= GIVEN DATA =
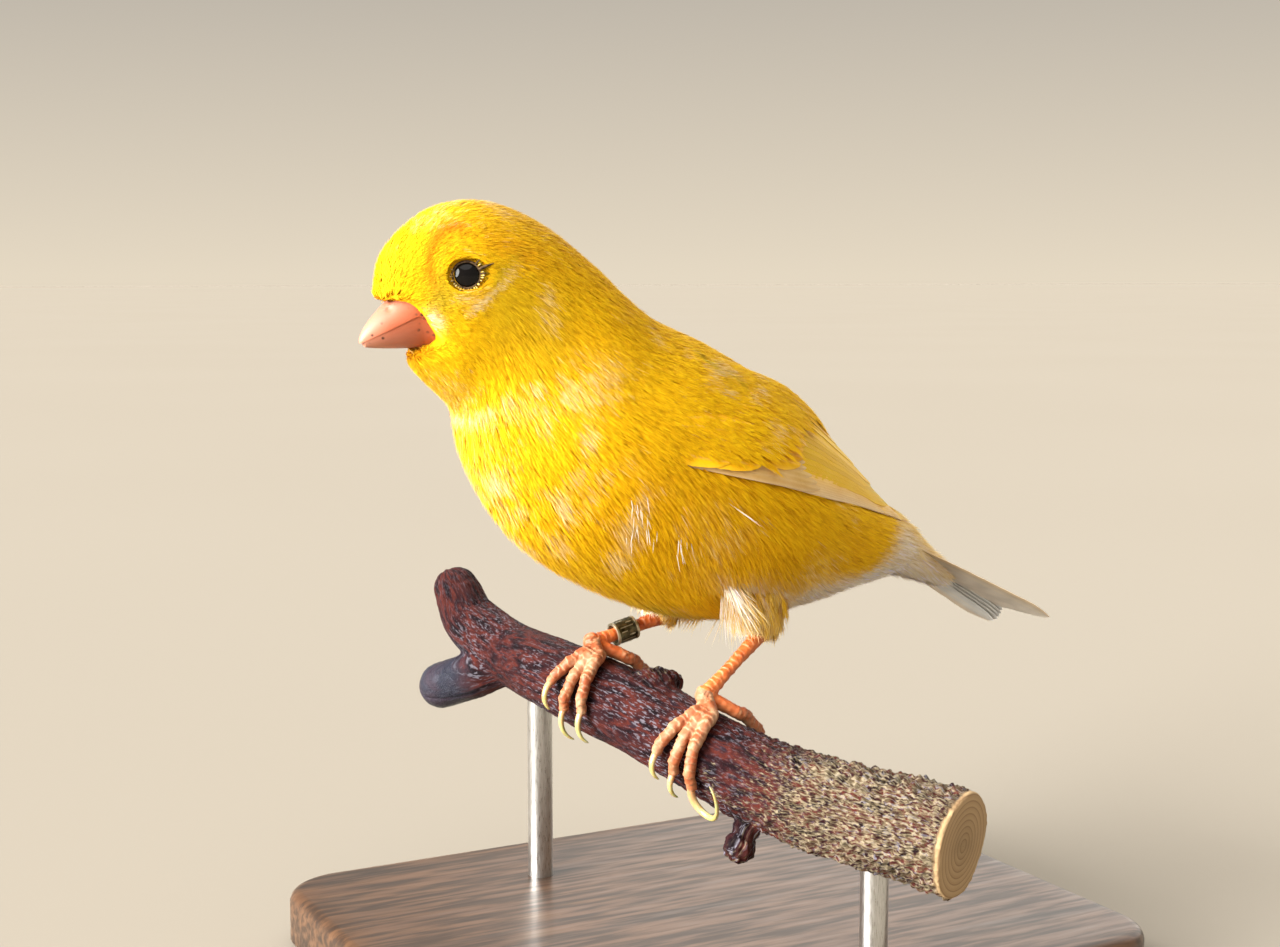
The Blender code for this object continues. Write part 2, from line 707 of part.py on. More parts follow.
def branch_frame(station):
    """The branch's middle, radius and axis at a station, with its upward and forward directions."""
    row = spline(BRANCH, station)
    ahead = spline(BRANCH, station + 0.05)[:3] - spline(BRANCH, station - 0.05)[:3]
    axis = unit(ahead)
    above = np.array([0.0, 0.0, 1.0])
    above = unit(above - axis * (above @ axis))
    forward = np.cross(above, axis)
    forward = forward if forward[0] < 0 else -forward
    return row[:3], row[3], axis, above, forward


def branch_point(station, angle, lift=0.0, shift=0.0):
    """A point over the bark: angle 0 is on top and 90 at the front, and shift runs along the branch."""
    middle, radius, axis, above, forward = branch_frame(station)
    turn = math.radians(angle)
    reach = radius * bark(station, angle) + lift
    return middle + above * reach * math.cos(turn) + forward * reach * math.sin(turn) + axis * shift


def bark(station, angle):
    """How far the bark swells or sinks from round."""
    turn = math.radians(angle)
    return 1 + 0.020 * math.sin(3 * turn + station * 1.7) + 0.016 * math.sin(5 * turn - station * 2.9)


def make_branch(finish):
    points = []
    stations = np.linspace(0, len(BRANCH) - 1, BRANCH_RINGS)
    for station in stations:
        for k in range(BRANCH_SIDES):
            points.append(branch_point(station, 360 * k / BRANCH_SIDES))
    branch = mesh_object("perch_branch", points, tube_faces(len(stations), BRANCH_SIDES), finish)
    end = BRANCH[0]
    cap = ball("cap", end[:3] + BRANCH_CAP_SHIFT, end[3] * 0.97, segments=14, rings=10)
    middle = (STUB_ROOT + STUB_END) / 2
    stub = swept("stub", [STUB_ROOT, middle, STUB_END], [STUB_RADIUS * 0.95, STUB_RADIUS, STUB_RADIUS], 12)
    blunt = ball("blunt", STUB_END, STUB_RADIUS * 0.99, segments=12, rings=8)
    knee = TWIG_ROOT * 0.45 + TWIG_END * 0.55 + TWIG_BEND
    radii = [TWIG_RADIUS * 1.3, TWIG_RADIUS, TWIG_RADIUS * 0.9]
    twig = swept("twig", [TWIG_ROOT, knee, TWIG_END], radii, 9)
    bud = ball("bud", TWIG_END, TWIG_RADIUS * 1.15, segments=9, rings=6)
    knob = ball("knob", KNOB, KNOB_RADIUS, segments=12, rings=8, scale=KNOB_SCALE)
    apply(branch, "UNION", [cap, stub, blunt, twig, bud, knob])
    smooth(branch, 35)


def toe_path(name, toe, steps=9):
    """The middle line of a toe from its knuckle round the bark to where its claw starts."""
    _, _, knuckle, station = LEGS[name]
    shift, wrap, _, _ = TOES[name][toe]
    first = TOE_STARTS[0] if wrap > 0 else TOE_STARTS[1]
    path = [knuckle]
    for i in range(steps):
        part = i / (steps - 1)
        pad = TOE_PAD * math.sin(part * math.pi * 3) ** 2
        lift = TOE_RADIUS * (1.0 - 0.15 * part) + TOE_CLEARANCE + pad
        path.append(branch_point(station, first + (wrap - first) * part, lift, shift * (0.3 + 0.7 * part)))
    return path


def claw_path(name, toe, steps=8):
    """The middle line of a claw: on from its toe round the bark, curling along the branch as it goes."""
    station = LEGS[name][3]
    shift, wrap, radius, turn = TOES[name][toe]
    way = 1 if wrap > 0 else -1
    reach = spline(BRANCH, station)[3] + CLAW_REACH
    path = []
    for i in range(steps):
        part = i / (steps - 1)
        curl = math.radians(turn) * part
        down = TOE_RADIUS * 0.75 + GAP + radius * math.sin(curl)
        along = radius * (1 - math.cos(curl))
        lift = TOE_RADIUS * 0.85 + CLAW_CLEARANCE + CLAW_BOW * math.sin(part * math.pi * 0.75)
        path.append(branch_point(station, wrap + way * math.degrees(down / reach), lift, shift + along))
    return path


def make_leg(name, skin, horn, plumage):
    side, heel, knuckle, _ = LEGS[name]
    path = [heel + (knuckle - heel) * part for part in TARSUS_PARTS]
    radii = [TARSUS_RADIUS * swell for swell in TARSUS_SWELLS]
    leg = swept(f"leg_{name}", path, radii, 10, skin)
    knot = ball("knot", knuckle, KNUCKLE_RADIUS, segments=10, rings=8)
    toes = []
    for toe in range(4):
        way = toe_path(name, toe)
        sizes = [TOE_RADIUS * (1.1 - 0.28 * i / (len(way) - 1)) for i in range(len(way))]
        toes.append(swept(f"toe{toe}", way, sizes, 7))
        claw = claw_path(name, toe)
        taper = [TOE_RADIUS * (0.62 * (1 - i / (len(claw) - 1)) ** 0.8 + 0.12) for i in range(len(claw))]
        smooth(swept(f"claw_{name}_{toe + 1}", claw, taper, 6, horn))
    apply(leg, "UNION", [knot] + toes)
    smooth(leg)
    make_thigh(name, side, heel, knuckle, plumage)


def make_thigh(name, side, heel, knuckle, plumage):
    """The feathered thigh, from the flank down to the heel, cut clear of the belly."""
    down = unit(heel - knuckle)
    top = np.array([heel[0] + THIGH_BACK, side * THIGH_ACROSS, THIGH_TOP])
    above = heel + down * THIGH_END
    path = [top + (above - top) * part for part in THIGH_PARTS] + [heel + down * GAP]
    thigh = swept(f"thigh_{name}", path, THIGH_RADII, 14, plumage)
    apply(thigh, "DIFFERENCE", [body_length("clear", NECK_END + 0.3, TORSO_END, None, GAP)])
    smooth(thigh)


def make_leg_ring(finish):
    """The closed band round the right tarsus, just above the foot."""
    _, heel, knuckle, _ = LEGS["right"]
    axis = unit(knuckle - heel)
    centre = heel + (knuckle - heel) * RING_PLACE
    first = unit(np.cross(axis, (0.0, 1.0, 0.0)))
    second = np.cross(axis, first)
    points = []
    for radius, level in (
        (RING_INNER, -0.5), (RING_OUTER, -0.5), (RING_OUTER, 0.5), (RING_INNER, 0.5),
    ):
        for k in range(RING_SIDES):
            turn = 2 * math.pi * k / RING_SIDES
            radial = first * math.cos(turn) + second * math.sin(turn)
            points.append(centre + radial * radius + axis * RING_HEIGHT * level)
    faces = []
    for loop in range(4):
        here, ahead = loop * RING_SIDES, (loop + 1) % 4 * RING_SIDES
        for k in range(RING_SIDES):
            after = (k + 1) % RING_SIDES
            faces.append((here + k, here + after, ahead + after, ahead + k))
    smooth(mesh_object("leg_ring", points, faces, finish))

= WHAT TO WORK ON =
From the first line of the data above to the line holding "return middle +", reproduce each line exactly; emit no other lines.

= REPLY =
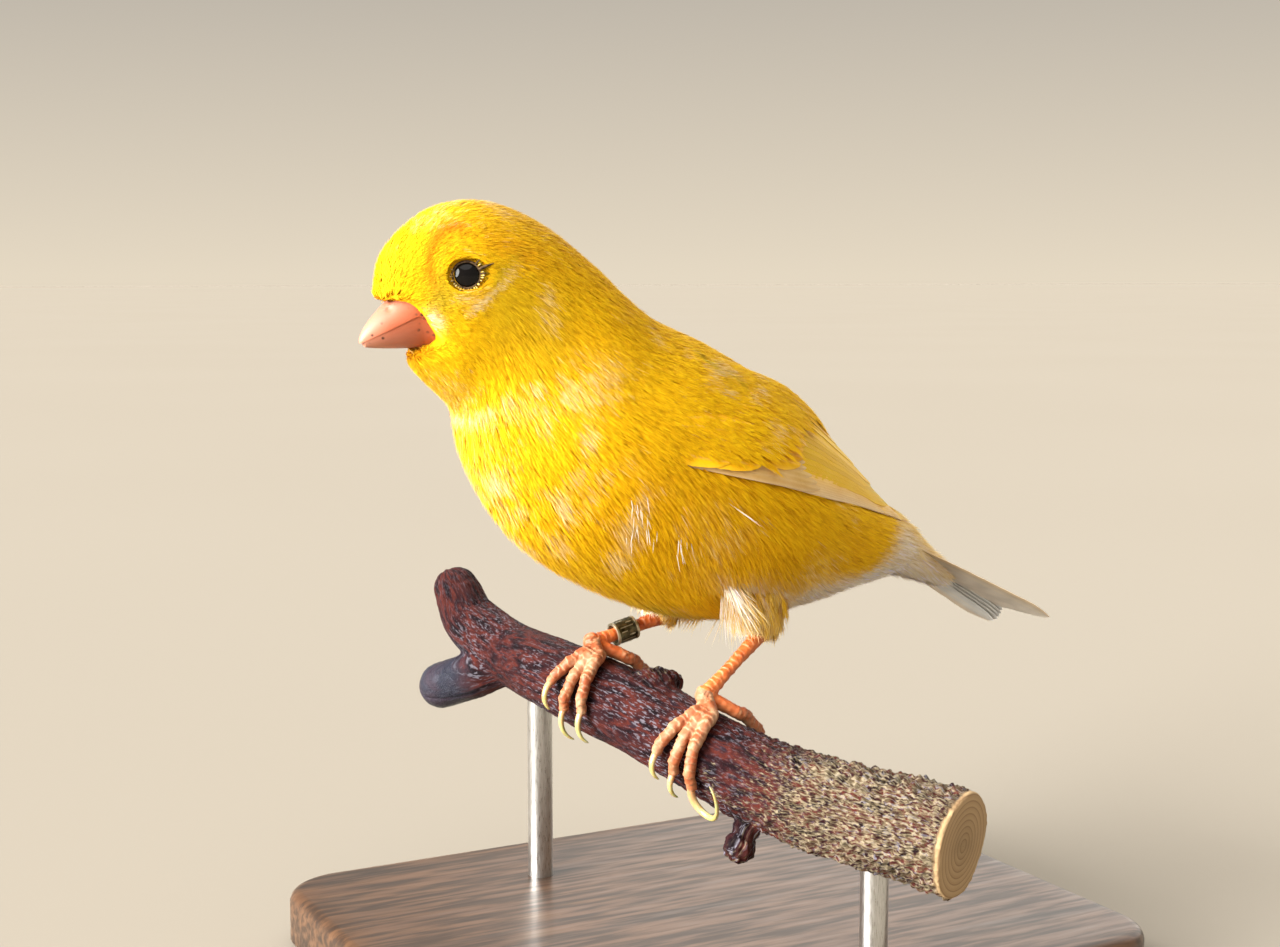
The Blender code for this object continues. Write part 2, from line 707 of part.py on. More parts follow.
def branch_frame(station):
    """The branch's middle, radius and axis at a station, with its upward and forward directions."""
    row = spline(BRANCH, station)
    ahead = spline(BRANCH, station + 0.05)[:3] - spline(BRANCH, station - 0.05)[:3]
    axis = unit(ahead)
    above = np.array([0.0, 0.0, 1.0])
    above = unit(above - axis * (above @ axis))
    forward = np.cross(above, axis)
    forward = forward if forward[0] < 0 else -forward
    return row[:3], row[3], axis, above, forward


def branch_point(station, angle, lift=0.0, shift=0.0):
    """A point over the bark: angle 0 is on top and 90 at the front, and shift runs along the branch."""
    middle, radius, axis, above, forward = branch_frame(station)
    turn = math.radians(angle)
    reach = radius * bark(station, angle) + lift
    return middle + above * reach * math.cos(turn) + forward * reach * math.sin(turn) + axis * shift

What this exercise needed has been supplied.